WHAT TO WORK ON. Write out the records below once more, exactly as they stand.

[3D code data]
^^^^^^^^

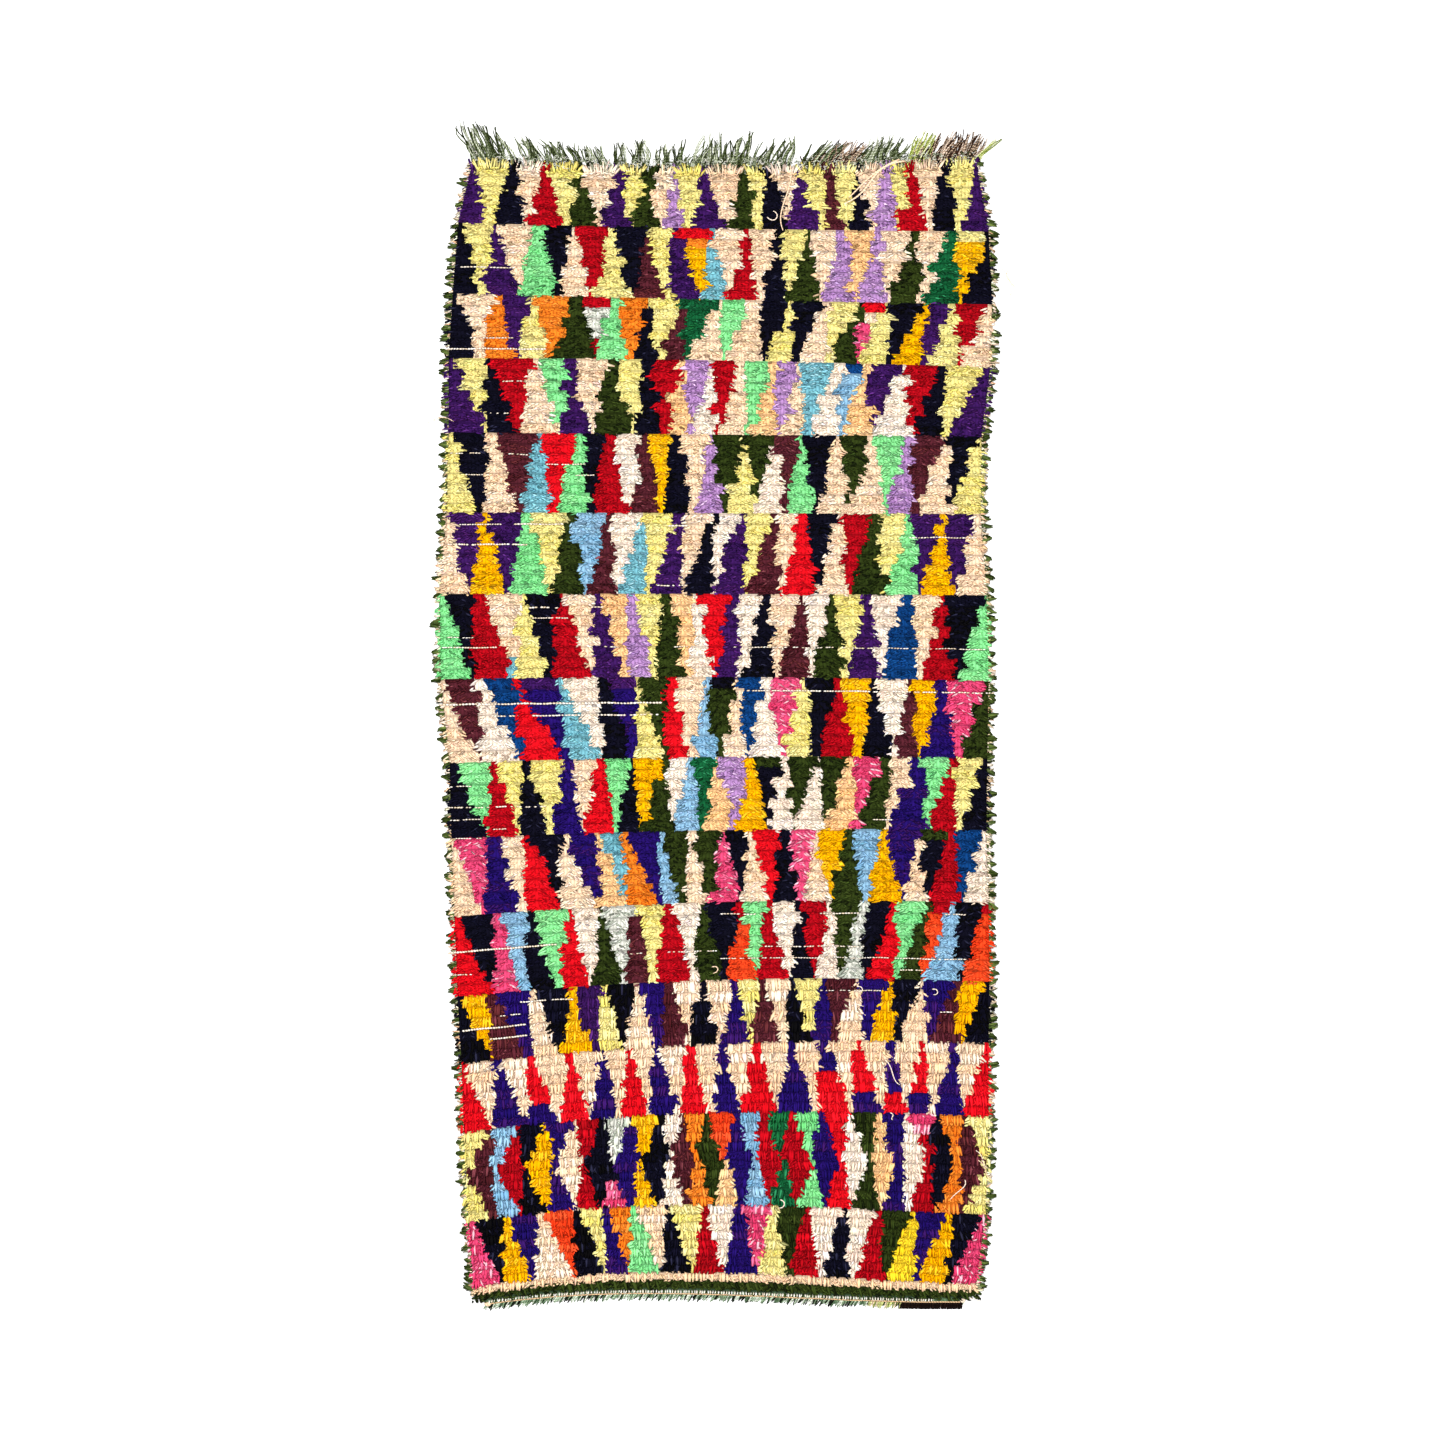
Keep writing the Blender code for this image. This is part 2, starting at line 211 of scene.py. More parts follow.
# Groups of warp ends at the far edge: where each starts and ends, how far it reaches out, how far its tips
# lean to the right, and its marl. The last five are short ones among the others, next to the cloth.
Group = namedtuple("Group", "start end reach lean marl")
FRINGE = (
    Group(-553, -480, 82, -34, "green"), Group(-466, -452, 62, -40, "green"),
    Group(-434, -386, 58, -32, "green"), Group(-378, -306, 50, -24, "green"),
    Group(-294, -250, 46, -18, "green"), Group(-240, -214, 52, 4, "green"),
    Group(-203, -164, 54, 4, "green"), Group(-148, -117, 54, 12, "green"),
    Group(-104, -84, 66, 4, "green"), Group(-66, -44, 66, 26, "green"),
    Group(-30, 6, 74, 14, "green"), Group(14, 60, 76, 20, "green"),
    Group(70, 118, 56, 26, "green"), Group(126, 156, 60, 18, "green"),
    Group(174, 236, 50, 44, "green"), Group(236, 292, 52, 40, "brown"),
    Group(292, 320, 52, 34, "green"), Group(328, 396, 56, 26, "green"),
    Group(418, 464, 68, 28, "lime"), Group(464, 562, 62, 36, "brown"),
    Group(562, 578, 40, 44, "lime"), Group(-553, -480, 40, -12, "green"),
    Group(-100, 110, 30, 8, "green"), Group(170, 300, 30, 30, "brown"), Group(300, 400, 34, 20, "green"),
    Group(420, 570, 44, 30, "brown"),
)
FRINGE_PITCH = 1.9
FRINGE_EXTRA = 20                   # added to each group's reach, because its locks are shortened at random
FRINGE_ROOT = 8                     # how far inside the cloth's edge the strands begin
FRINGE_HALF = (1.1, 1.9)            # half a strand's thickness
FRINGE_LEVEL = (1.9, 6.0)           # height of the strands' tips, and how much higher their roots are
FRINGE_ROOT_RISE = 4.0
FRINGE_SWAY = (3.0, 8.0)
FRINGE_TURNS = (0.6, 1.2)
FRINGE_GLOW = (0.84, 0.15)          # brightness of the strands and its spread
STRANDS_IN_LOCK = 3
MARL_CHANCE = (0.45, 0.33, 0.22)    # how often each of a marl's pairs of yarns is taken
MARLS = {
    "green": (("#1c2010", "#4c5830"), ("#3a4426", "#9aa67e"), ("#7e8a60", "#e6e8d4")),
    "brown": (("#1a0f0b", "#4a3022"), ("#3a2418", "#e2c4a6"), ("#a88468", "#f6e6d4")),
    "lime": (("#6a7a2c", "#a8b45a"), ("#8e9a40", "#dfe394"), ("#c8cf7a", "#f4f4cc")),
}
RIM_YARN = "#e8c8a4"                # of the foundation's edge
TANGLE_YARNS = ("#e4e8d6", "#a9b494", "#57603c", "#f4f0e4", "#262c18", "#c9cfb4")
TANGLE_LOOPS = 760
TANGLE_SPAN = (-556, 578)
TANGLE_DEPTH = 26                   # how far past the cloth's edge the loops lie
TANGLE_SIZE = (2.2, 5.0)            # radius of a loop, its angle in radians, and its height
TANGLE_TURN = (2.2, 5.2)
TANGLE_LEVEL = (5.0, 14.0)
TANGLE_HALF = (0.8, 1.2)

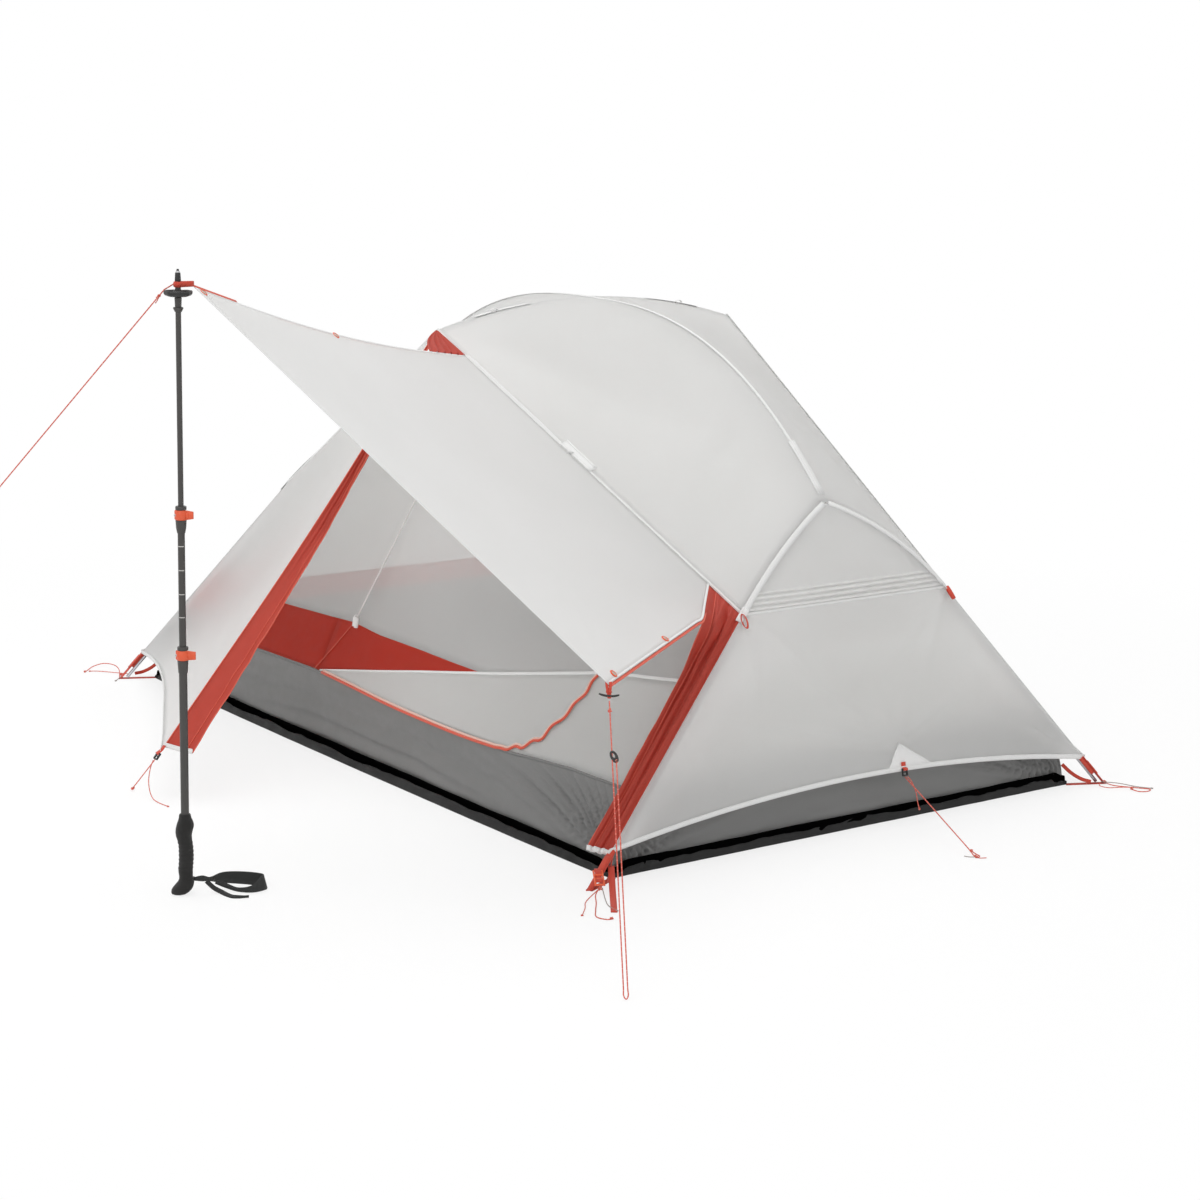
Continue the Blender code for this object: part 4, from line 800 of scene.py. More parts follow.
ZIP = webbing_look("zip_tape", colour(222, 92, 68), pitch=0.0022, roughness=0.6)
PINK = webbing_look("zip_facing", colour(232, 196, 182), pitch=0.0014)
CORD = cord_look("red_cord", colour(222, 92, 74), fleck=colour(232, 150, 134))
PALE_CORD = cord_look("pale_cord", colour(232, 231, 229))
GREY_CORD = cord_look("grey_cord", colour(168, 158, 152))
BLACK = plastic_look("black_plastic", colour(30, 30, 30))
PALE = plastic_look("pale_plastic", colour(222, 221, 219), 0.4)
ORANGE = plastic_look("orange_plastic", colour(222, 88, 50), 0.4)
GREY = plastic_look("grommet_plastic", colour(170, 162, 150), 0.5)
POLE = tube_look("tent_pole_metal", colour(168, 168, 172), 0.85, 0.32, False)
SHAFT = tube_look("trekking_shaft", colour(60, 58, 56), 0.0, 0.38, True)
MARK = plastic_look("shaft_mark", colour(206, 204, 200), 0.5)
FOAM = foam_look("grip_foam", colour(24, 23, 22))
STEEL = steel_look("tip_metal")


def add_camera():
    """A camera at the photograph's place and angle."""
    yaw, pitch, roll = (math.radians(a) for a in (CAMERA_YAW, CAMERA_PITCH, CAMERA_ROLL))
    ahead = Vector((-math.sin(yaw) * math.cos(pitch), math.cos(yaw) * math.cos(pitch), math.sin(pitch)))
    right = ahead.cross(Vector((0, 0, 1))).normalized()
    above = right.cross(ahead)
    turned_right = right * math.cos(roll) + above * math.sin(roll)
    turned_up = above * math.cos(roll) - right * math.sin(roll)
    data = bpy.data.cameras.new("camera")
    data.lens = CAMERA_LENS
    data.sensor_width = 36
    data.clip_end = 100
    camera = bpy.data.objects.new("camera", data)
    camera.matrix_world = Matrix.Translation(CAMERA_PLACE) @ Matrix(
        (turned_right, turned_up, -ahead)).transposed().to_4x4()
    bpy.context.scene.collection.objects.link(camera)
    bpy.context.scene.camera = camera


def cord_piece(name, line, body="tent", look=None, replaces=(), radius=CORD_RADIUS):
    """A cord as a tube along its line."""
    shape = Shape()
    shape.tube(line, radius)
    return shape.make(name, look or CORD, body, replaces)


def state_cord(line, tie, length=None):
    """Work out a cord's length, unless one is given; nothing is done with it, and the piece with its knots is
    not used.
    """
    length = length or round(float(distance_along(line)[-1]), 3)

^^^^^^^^

FULL OUTPUT.
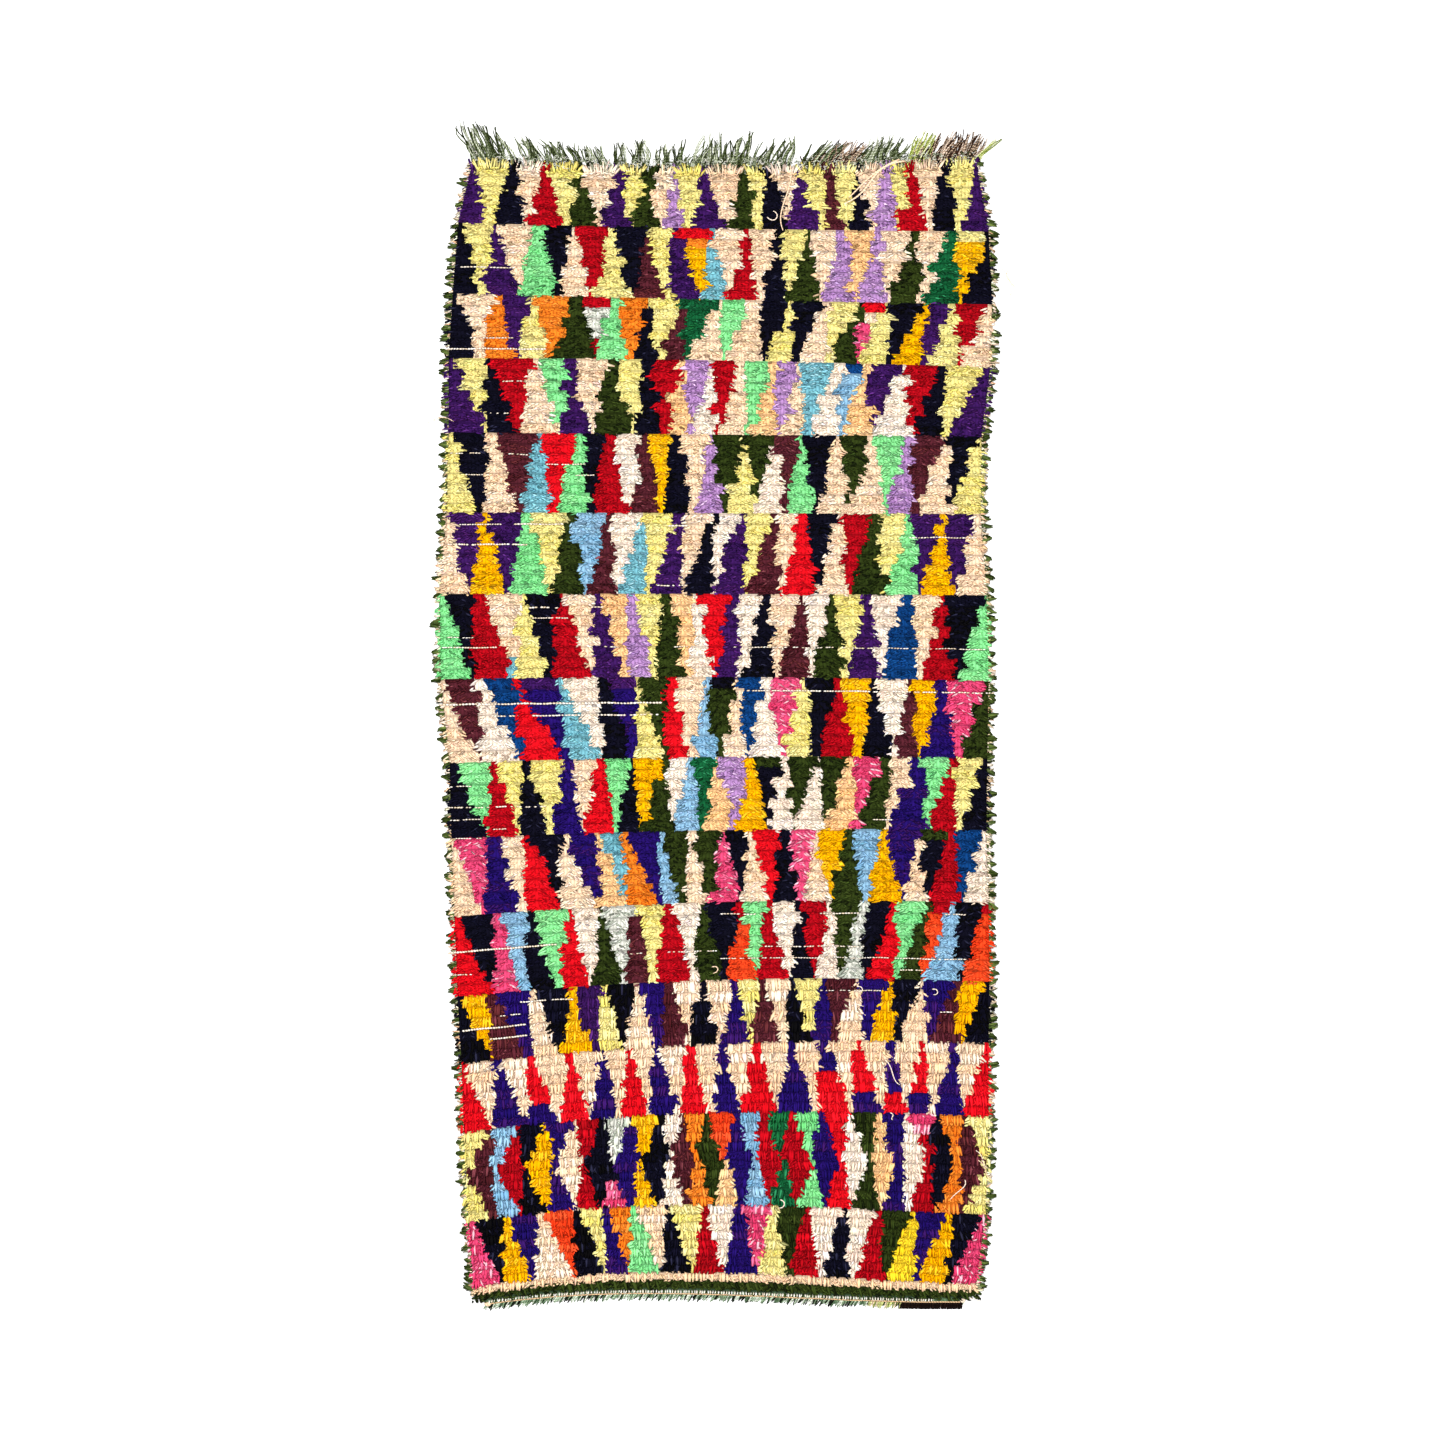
Keep writing the Blender code for this image. This is part 2, starting at line 211 of scene.py. More parts follow.
# Groups of warp ends at the far edge: where each starts and ends, how far it reaches out, how far its tips
# lean to the right, and its marl. The last five are short ones among the others, next to the cloth.
Group = namedtuple("Group", "start end reach lean marl")
FRINGE = (
    Group(-553, -480, 82, -34, "green"), Group(-466, -452, 62, -40, "green"),
    Group(-434, -386, 58, -32, "green"), Group(-378, -306, 50, -24, "green"),
    Group(-294, -250, 46, -18, "green"), Group(-240, -214, 52, 4, "green"),
    Group(-203, -164, 54, 4, "green"), Group(-148, -117, 54, 12, "green"),
    Group(-104, -84, 66, 4, "green"), Group(-66, -44, 66, 26, "green"),
    Group(-30, 6, 74, 14, "green"), Group(14, 60, 76, 20, "green"),
    Group(70, 118, 56, 26, "green"), Group(126, 156, 60, 18, "green"),
    Group(174, 236, 50, 44, "green"), Group(236, 292, 52, 40, "brown"),
    Group(292, 320, 52, 34, "green"), Group(328, 396, 56, 26, "green"),
    Group(418, 464, 68, 28, "lime"), Group(464, 562, 62, 36, "brown"),
    Group(562, 578, 40, 44, "lime"), Group(-553, -480, 40, -12, "green"),
    Group(-100, 110, 30, 8, "green"), Group(170, 300, 30, 30, "brown"), Group(300, 400, 34, 20, "green"),
    Group(420, 570, 44, 30, "brown"),
)
FRINGE_PITCH = 1.9
FRINGE_EXTRA = 20                   # added to each group's reach, because its locks are shortened at random
FRINGE_ROOT = 8                     # how far inside the cloth's edge the strands begin
FRINGE_HALF = (1.1, 1.9)            # half a strand's thickness
FRINGE_LEVEL = (1.9, 6.0)           # height of the strands' tips, and how much higher their roots are
FRINGE_ROOT_RISE = 4.0
FRINGE_SWAY = (3.0, 8.0)
FRINGE_TURNS = (0.6, 1.2)
FRINGE_GLOW = (0.84, 0.15)          # brightness of the strands and its spread
STRANDS_IN_LOCK = 3
MARL_CHANCE = (0.45, 0.33, 0.22)    # how often each of a marl's pairs of yarns is taken
MARLS = {
    "green": (("#1c2010", "#4c5830"), ("#3a4426", "#9aa67e"), ("#7e8a60", "#e6e8d4")),
    "brown": (("#1a0f0b", "#4a3022"), ("#3a2418", "#e2c4a6"), ("#a88468", "#f6e6d4")),
    "lime": (("#6a7a2c", "#a8b45a"), ("#8e9a40", "#dfe394"), ("#c8cf7a", "#f4f4cc")),
}
RIM_YARN = "#e8c8a4"                # of the foundation's edge
TANGLE_YARNS = ("#e4e8d6", "#a9b494", "#57603c", "#f4f0e4", "#262c18", "#c9cfb4")
TANGLE_LOOPS = 760
TANGLE_SPAN = (-556, 578)
TANGLE_DEPTH = 26                   # how far past the cloth's edge the loops lie
TANGLE_SIZE = (2.2, 5.0)            # radius of a loop, its angle in radians, and its height
TANGLE_TURN = (2.2, 5.2)
TANGLE_LEVEL = (5.0, 14.0)
TANGLE_HALF = (0.8, 1.2)

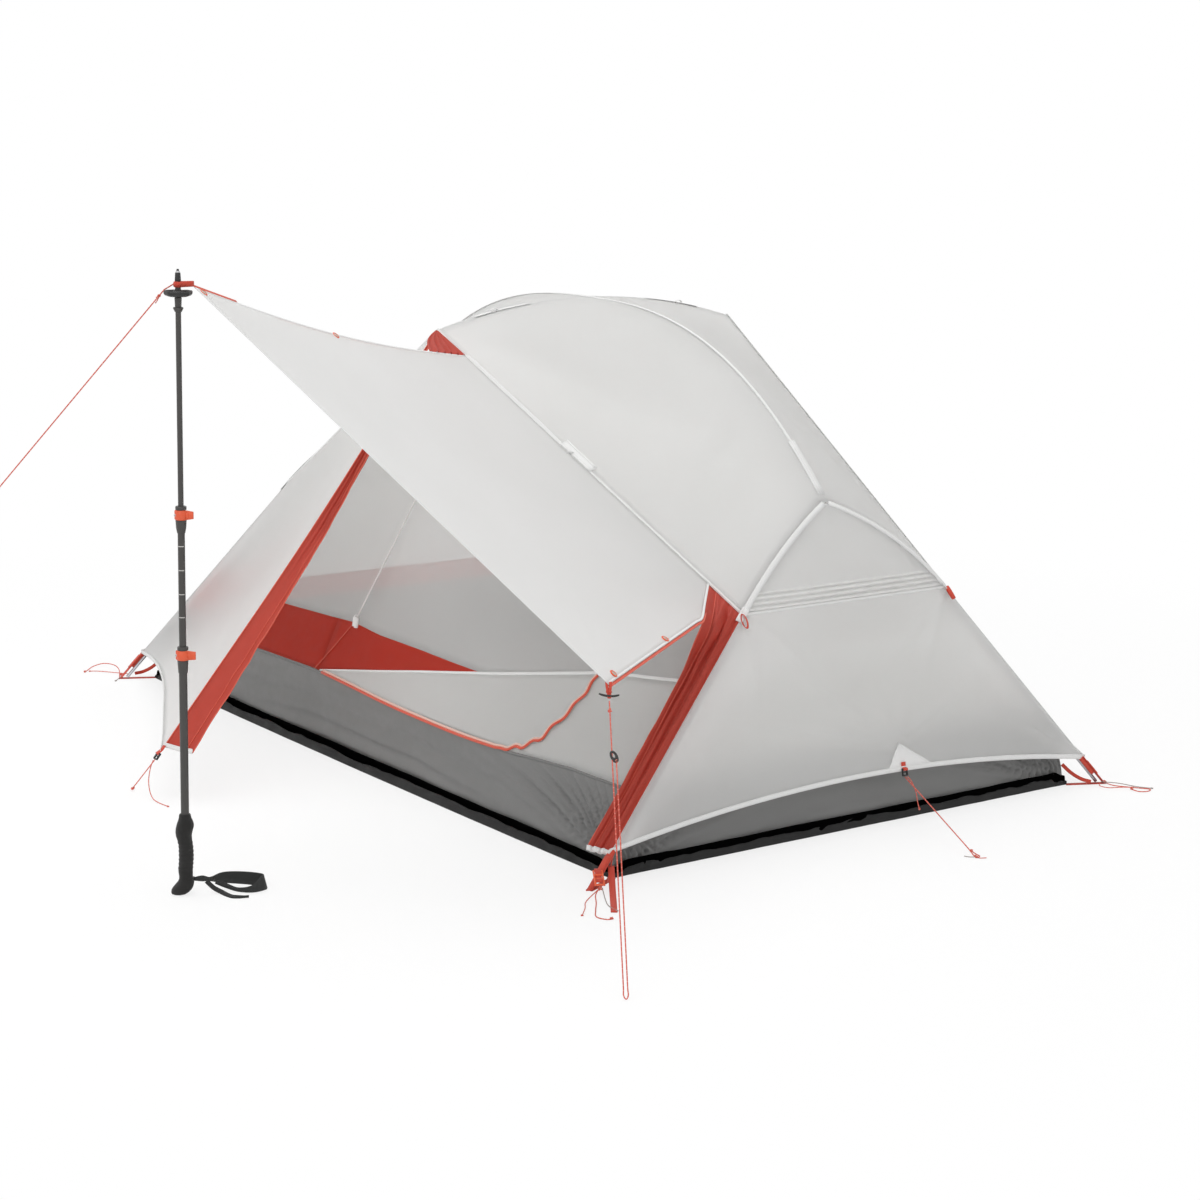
Continue the Blender code for this object: part 4, from line 800 of scene.py. More parts follow.
ZIP = webbing_look("zip_tape", colour(222, 92, 68), pitch=0.0022, roughness=0.6)
PINK = webbing_look("zip_facing", colour(232, 196, 182), pitch=0.0014)
CORD = cord_look("red_cord", colour(222, 92, 74), fleck=colour(232, 150, 134))
PALE_CORD = cord_look("pale_cord", colour(232, 231, 229))
GREY_CORD = cord_look("grey_cord", colour(168, 158, 152))
BLACK = plastic_look("black_plastic", colour(30, 30, 30))
PALE = plastic_look("pale_plastic", colour(222, 221, 219), 0.4)
ORANGE = plastic_look("orange_plastic", colour(222, 88, 50), 0.4)
GREY = plastic_look("grommet_plastic", colour(170, 162, 150), 0.5)
POLE = tube_look("tent_pole_metal", colour(168, 168, 172), 0.85, 0.32, False)
SHAFT = tube_look("trekking_shaft", colour(60, 58, 56), 0.0, 0.38, True)
MARK = plastic_look("shaft_mark", colour(206, 204, 200), 0.5)
FOAM = foam_look("grip_foam", colour(24, 23, 22))
STEEL = steel_look("tip_metal")


def add_camera():
    """A camera at the photograph's place and angle."""
    yaw, pitch, roll = (math.radians(a) for a in (CAMERA_YAW, CAMERA_PITCH, CAMERA_ROLL))
    ahead = Vector((-math.sin(yaw) * math.cos(pitch), math.cos(yaw) * math.cos(pitch), math.sin(pitch)))
    right = ahead.cross(Vector((0, 0, 1))).normalized()
    above = right.cross(ahead)
    turned_right = right * math.cos(roll) + above * math.sin(roll)
    turned_up = above * math.cos(roll) - right * math.sin(roll)
    data = bpy.data.cameras.new("camera")
    data.lens = CAMERA_LENS
    data.sensor_width = 36
    data.clip_end = 100
    camera = bpy.data.objects.new("camera", data)
    camera.matrix_world = Matrix.Translation(CAMERA_PLACE) @ Matrix(
        (turned_right, turned_up, -ahead)).transposed().to_4x4()
    bpy.context.scene.collection.objects.link(camera)
    bpy.context.scene.camera = camera


def cord_piece(name, line, body="tent", look=None, replaces=(), radius=CORD_RADIUS):
    """A cord as a tube along its line."""
    shape = Shape()
    shape.tube(line, radius)
    return shape.make(name, look or CORD, body, replaces)


def state_cord(line, tie, length=None):
    """Work out a cord's length, unless one is given; nothing is done with it, and the piece with its knots is
    not used.
    """
    length = length or round(float(distance_along(line)[-1]), 3)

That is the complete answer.